Sono oltre 5.800.000 gli occupati sovraistruiti presenti in Italia, ovvero quelle persone che svolgono una professione per la quale il titolo di studio maggiormente richiesto è inferiore a quello posseduto.
Si tratta di numeri (ricostruiti dall’Agi) in costante aumento: se nel 2019 erano poco meno del 25 per cento del totale degli occupati, negli ultimi 10 anni i dati assoluti dei sovraistruiti in Italia sono cresciuti di quasi il 30 per cento. Se, inoltre, calcoliamo la percentuale solo sugli occupati che possiedono un diploma di scuola media superiore o una laurea, l’anno scorso l’incidenza degli sovraistruiti è salita al 40 per cento.
La sovraistruzione riduce la produttività del lavoro
“L’incremento degli sovraistruiti è in massima parte dovuto alla mancata corrispondenza tra le competenze specialistiche richieste dalle aziende e quelle possedute dai candidati”, spiega il responsabile dell’ufficio studi della Cgia, Paolo Zabeo.
“Non va nemmeno dimenticato che grazie al ricambio generazionale registrato in questi anni sono usciti dal mercato del lavoro tanti over 60 con livelli di istruzione bassi che sono stati rimpiazzati da giovani diplomati o laureati senza alcuna esperienza professionale alle spalle. Tuttavia, la sovraistruzione non va sottovalutata, perché molto spesso attiva meccanismi di demotivazione e di scoramento che condizionano negativamente il livello di produttività del lavoratore interessato e conseguentemente dell’azienda in cui è occupato”.
Siamo comunque i meno scolarizzati d’Europa
Sebbene nel nostro Paese il problema della sovraistruzione sia in costante ascesa, paradossalmente continuiamo ad essere tra i meno scolarizzati d’Europa. L’anno scorso la quota di popolazione italiana tra i 25 e i 64 anni in possesso di almeno un titolo di studio secondario superiore era del 62,2 per cento, un dato decisamente inferiore a quello medio dell’Unione a 28, pari al 78,8 per cento e a quello di alcuni tra i nostri principali competitor. Non meno ampio è il divario per quanto riguarda la percentuale di coloro che hanno conseguito un titolo di studio terziario sempre nella fascia di età tra i 25 e i 64 anni. Se nel 2019 in Italia la soglia era del 19,6 per cento, la media europea si è attestata al 33,2.

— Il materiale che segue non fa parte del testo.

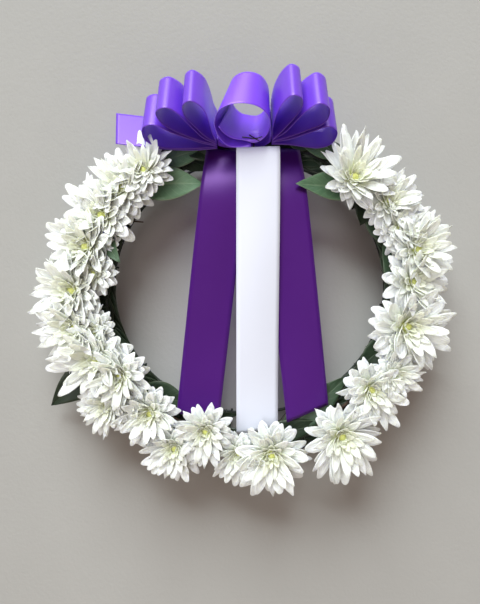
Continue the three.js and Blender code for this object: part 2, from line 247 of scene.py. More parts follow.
def mottle_group():
    """A node group that spreads soft patches over a surface, read at its Object coordinates."""
    group = bpy.data.node_groups.new("mottle", "ShaderNodeTree")
    group.interface.new_socket("Size", in_out="INPUT", socket_type="NodeSocketFloat")
    group.interface.new_socket("Softness", in_out="INPUT", socket_type="NodeSocketFloat")
    group.interface.new_socket("Mask", in_out="OUTPUT", socket_type="NodeSocketFloat")
    into = group.nodes.new("NodeGroupInput")
    out = group.nodes.new("NodeGroupOutput")
    place = add_node(group, "ShaderNodeTexCoord").outputs["Object"]
    scale = compute(group, "DIVIDE", 1.0, into.outputs["Size"])
    noise = add_node(group, "ShaderNodeTexNoise", [("Vector", place), ("Scale", scale), ("Detail", 4.0),
                                                   ("Roughness", 0.6)])
    low = compute(group, "SUBTRACT", 0.5, into.outputs["Softness"])
    high = compute(group, "ADD", 0.5, into.outputs["Softness"])
    spread = map_range(group, noise.outputs["Fac"], low, high)
    group.links.new(spread, out.inputs["Mask"])
    return group


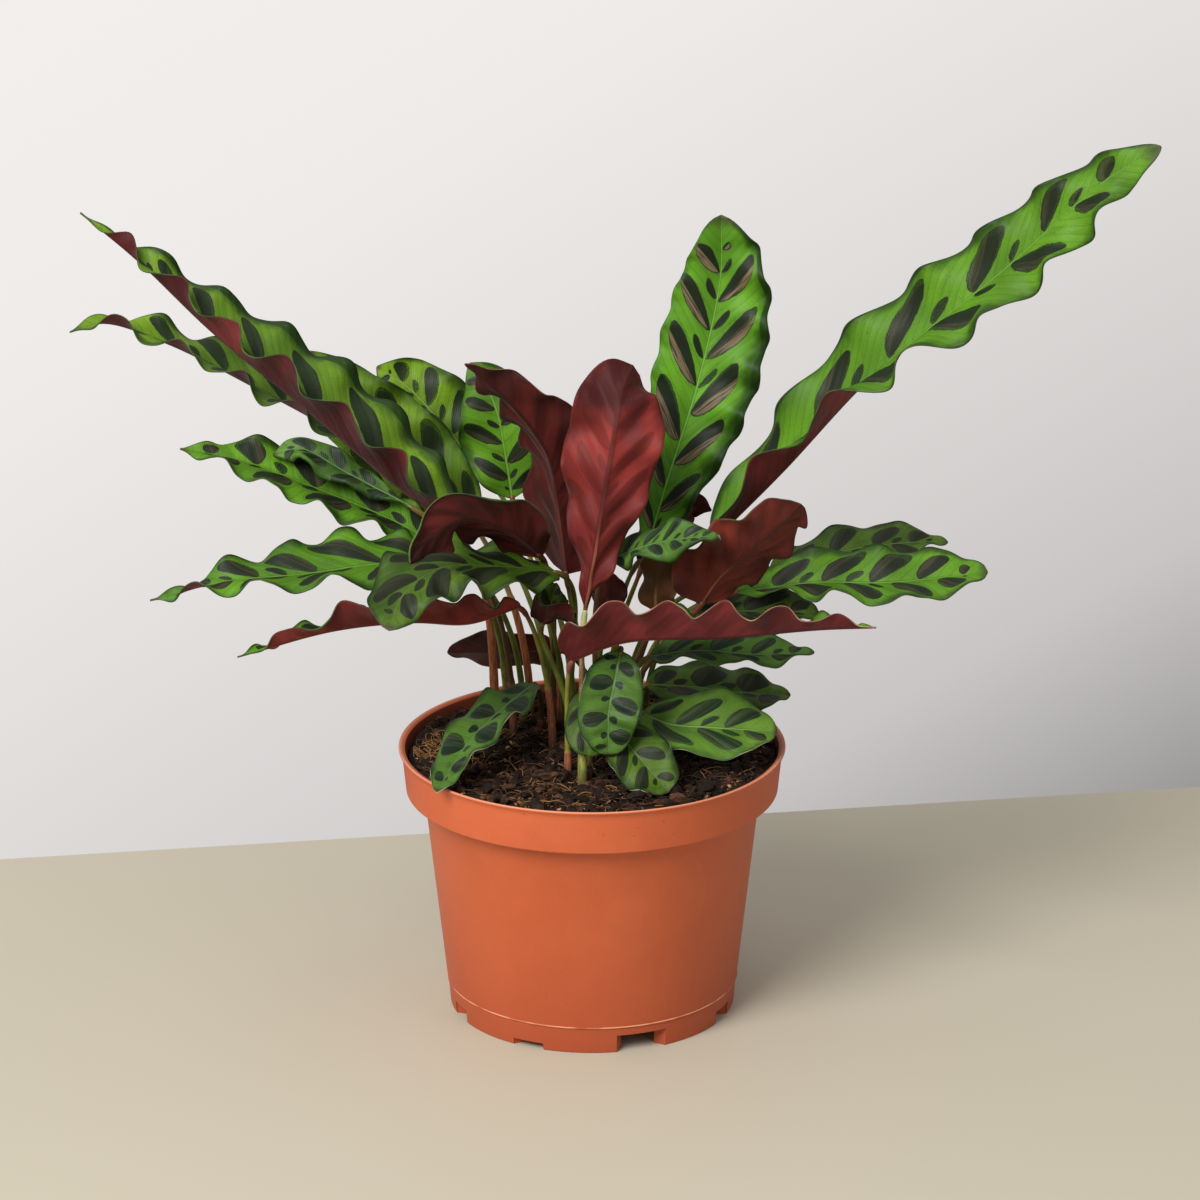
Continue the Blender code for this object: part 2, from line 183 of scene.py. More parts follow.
# %% Groups and materials
def new_group(name, takes, gives):
    """An empty node group, its inputs as fields by name, and its output sockets; takes says name: default."""
    group = bpy.data.node_groups.new(name, "ShaderNodeTree")
    for label, default in takes.items():
        group.interface.new_socket(label, in_out="INPUT", socket_type="NodeSocketFloat").default_value = default
    for label in gives:
        group.interface.new_socket(label, in_out="OUTPUT", socket_type="NodeSocketFloat")
    take = {socket.name: Field(socket) for socket in group.nodes.new("NodeGroupInput").outputs}
    return group, take, group.nodes.new("NodeGroupOutput").inputs


def place_group(group, **wires):
    """A node group with its named inputs fed; gives its outputs by name."""
    node = add_node("Group", wires, node_tree=group).socket.node
    return {socket.name: Field(socket) for socket in node.outputs}


def new_material(name, roughness, specular):
    """A material, its node tree, and the inputs of its shader."""
    material = bpy.data.materials.new(name)
    material.use_nodes = True
    shader = material.node_tree.nodes["Principled BSDF"].inputs
    shader["Roughness"].default_value = roughness
    shader["Specular IOR Level"].default_value = specular
    return material, material.node_tree, shader


print("groups and materials ready")

# %% [markdown]
# ## Where a colour sits on a leaf
#
# The markings follow the leaf and not the room, so the shaders need leaf coordinates. Each blade stores
# these numbers at its vertices: `along` is the distance from the neck, `across` the distance from the midrib
# with its sign, `reach` the blade's half width there, `share` how far along the blade the point is, `pitch`
# the distance from one dark mark to the next, which shrinks where the blade narrows, `count` how many marks
# lie between the neck and the point, `slant` how far towards the tip a vein goes for each step away from
# the midrib, `bold` how wide the marks are, and `seed` a number that differs from leaf to leaf. An image
# texture could do the same, but numbers on the mesh stay sharp at any size.

# %% [markdown]
# ## Side veins
#
# Fine veins leave the midrib and slant towards the tip. Shearing the blade's coordinates by `Slant` turns
# them into straight stripes, which a ping-pong wave draws as one line for each vein.

# %% Side vein group
veins, take, give = new_group(
    "side veins", {"Along": 0.0, "Across": 0.0, "Spacing": 1.2 * MM, "Slant": 1.2, "Waver": 0.0},
    ("Line", "Relief"))
sheared = take["Along"] - abs(take["Across"]) * take["Slant"] + take["Waver"] * take["Spacing"]
half_space = take["Spacing"] * 0.5
between = calc("PINGPONG", sheared, half_space) / half_space
feed(give["Line"], ease(between, 0.35, 0.0))
feed(give["Relief"], ease(between, 0.0, 1.0))
print("side vein group has", len(veins.nodes), "nodes")

# %% [markdown]
# ## Feather blotches
#
# The plant is named for its marks: long dark lens shapes that start in a point at the midrib, lean towards
# the tip and end in a round near the margin. Small ones stand halfway between them, and the left side is
# half a step behind the right. In sheared coordinates the marks are upright, one in each cell of a row. `u`
# runs along a mark from 0 to 1, its half width there goes as `u ** 0.7 * (1 - u) ** 0.42`, and the point is
# inside where that is more than `p`, its distance from the mark's middle line. A random number for each
# cell changes the size, and a little noise roughens the edge.

# %% Feather blotch group
LENS_POWERS = (0.7, 0.42)       # a mark opens slowly from the midrib and closes in a round
LENS_FULL = 2.09                # makes the widest place of that shape 1
MARK_START = 0.02               # share of the half width at which a mark starts
STRAY, END_STRAY, WIDTH_STRAY = 0.10, 0.24, 0.4     # how much the place, end and width of marks differ

blotches, take, give = new_group(
    "feather blotches",
    {"Count": 0.0, "Across": 0.0, "Reach": 0.02, "Share": 0.5, "Pitch": 0.02, "Slant": 1.2, "Bold": 1.0,
     "Seed": 0.0, "Ragged": 0.0, "Cloudy": 0.5},
    ("Mask", "Streak", "Core"))


def lens_row(take, shift, end, width, missing):
    """How far inside a row of marks a point is, and its place p in its cell, both as shares of the pitch."""
    side = calc("GREATER_THAN", take["Across"], 0.0)
    depth = abs(take["Across"])
    cells = take["Count"] - depth * take["Slant"] / take["Pitch"] + side * 0.5 + (take["Seed"] + shift)
    cell = calc("FLOOR", cells)
    wires = {"Vector": triple(cell, side, take["Seed"])}
    dice = add_node("TexWhiteNoise", wires, "Color", noise_dimensions="3D")
    throw = [part - 0.5 for part in split(dice, "Color")]
    p = cells - cell - 0.5 + throw[0] * STRAY
    u = ease(depth / take["Reach"], MARK_START, throw[1] * (end * END_STRAY) + end, "LINEAR")
    shape = u ** LENS_POWERS[0] * (1.0 - u) ** LENS_POWERS[1] * LENS_FULL
    wide = (throw[2] * (width * WIDTH_STRAY) + width) * take["Bold"]
    return shape * wide - abs(p) - calc("LESS_THAN", throw[1], missing - 0.5), p


long_ones, p = lens_row(take, shift=0.0, end=0.82, width=0.28, missing=0.0)
short_ones = lens_row(take, shift=0.5, end=0.30, width=0.12, missing=0.3)[0]
bare_ends = ease(take["Share"], 0.90, 0.99) + ease(take["Share"], 0.07, 0.02)
marks = calc("MAXIMUM", long_ones, short_ones) - bare_ends + take["Ragged"] * 0.06
in_long = ease(long_ones, 0.0, 0.05)
# The streak is a painted bronze sheen along one side of each long mark.
streak = ease(p, -0.03, -0.06) * ease(marks, 0.02, 0.045) * in_long
feed(give["Mask"], ease(marks, -0.002, 0.014))
feed(give["Streak"], streak * ease(take["Cloudy"], 0.36, 0.56))
feed(give["Core"], ease(abs(p), 0.03, 0.01) * in_long)
print("feather blotch group has", len(blotches.nodes), "nodes")

# %% [markdown]
# ## What both sides of a blade share
#
# Both sides read the same leaf coordinates and carry the same two sets of veins, a fine and a coarse one.
# The relief of the veins goes to the normal, so that the satin gloss breaks up along them.

# %% Fields of a blade
FINE_VEINS = 1.1 * MM
COARSE_VEINS = 5.5 * MM
MARK_INPUTS = ("count", "across", "reach", "share", "pitch", "slant", "bold", "seed")
LEAF_NUMBERS = ("along", *MARK_INPUTS)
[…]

Rimane alto anche l’abbandono scolastico: sebbene negli ultimi anni ci sia stata una contrazione del fenomeno, un elevato numero di giovani continua a lasciare prematuramente la scuola, anche dell’obbligo, concorrendo ad aumentare la disoccupazione giovanile, il rischio povertà ed esclusione sociale. Nel 2019 l’abbandono scolastico è stato del 13,5 per cento (per un totale di 561 mila giovani).
Le aziende faticano a trovare lavoratori
Nonostante la disoccupazione giovanile sia alta, il livello di istruzione ancora ben al di sotto degli standard europei e l’abbandono scolastico rimanga sostenuto, anche nel pieno della fase Covid le imprese hanno faticato a trovare personale. Sebbene sia un mese molto particolare, stando alla periodica indagine condotta su un campione significativo di imprese da Unioncamere e Anpal, il 30 per cento circa delle 200 mila assunzioni previste ad agosto è stato di difficile reperimento, con punte del 39,6 per cento in Friuli Venezia Giulia, del 38,1 per cento in Umbria, del 37,6 in Veneto e del 37,5 in Trentino Alto Adige.
Tra le professioni non facili da coprire si segnalano i meccanici artigiani, montatori, riparatori e manutentori di macchine fisse e mobili (53,5 per cento), artigiani e operai specializzati nelle rifiniture delle costruzioni (43,1 per cento) e gli autisti di bus e mezzi pesanti (42,5 per cento).